An attentive reader might begin to wonder whether “idolatry” became one of Pope Francis’ favorite metaphors for attachment to money because of how neatly it excludes Judaism from that particular conversation. After all, Francis has argued since Evangelium gaudii that Jews are precisely not the people who need to worry about idolatry: they already share a God with Christians. “As Christians, we cannot consider Judaism as a foreign religion,” he wrote in that document, “nor do we include the Jews among those called to turn from idols and to serve the true God.” If money is a problem for Christians, both Francises suggest, the solution is to keep it problematic for Christians and not for anyone else. The Christian community Pope Francis hopes to inspire has—at least figuratively—nobody holding the money bag.
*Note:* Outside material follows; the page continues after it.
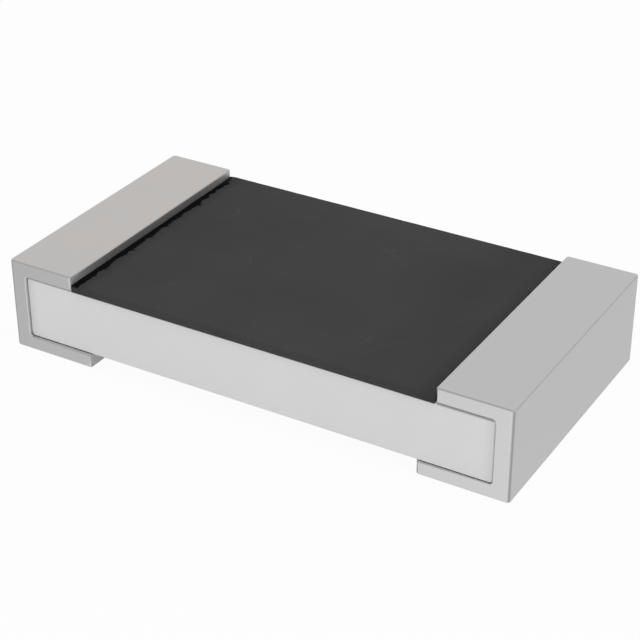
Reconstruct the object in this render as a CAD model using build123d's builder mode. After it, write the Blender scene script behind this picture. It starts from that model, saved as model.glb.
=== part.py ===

And what about the Jews? The many miracles Thomas of Celano attributed to Saint Francis shortly after his death continue to be free of Jews, but there is a single exception: when an unattended child drowns while his father and grandfather work to build a new Franciscan church in Capua, “the Jews who had come, moved by natural piety” join in the community’s prayerful appeal to Saint Francis, and the child is miraculously resurrected. Perhaps the least expected legacy of Francis of Assisi is the one Pope Francis has clearly put into action: that Christians should pray together with Jews but keep their money matters entirely separate.

[1] Translations from the writings of Francis of Assisi and Thomas of Celano are taken from the first two volumes of the Francis of Assisi: Early Documents series edited by Regis J. Armstrong, J.A. Wayne Hellmann, and William Short (New City Press, 1999).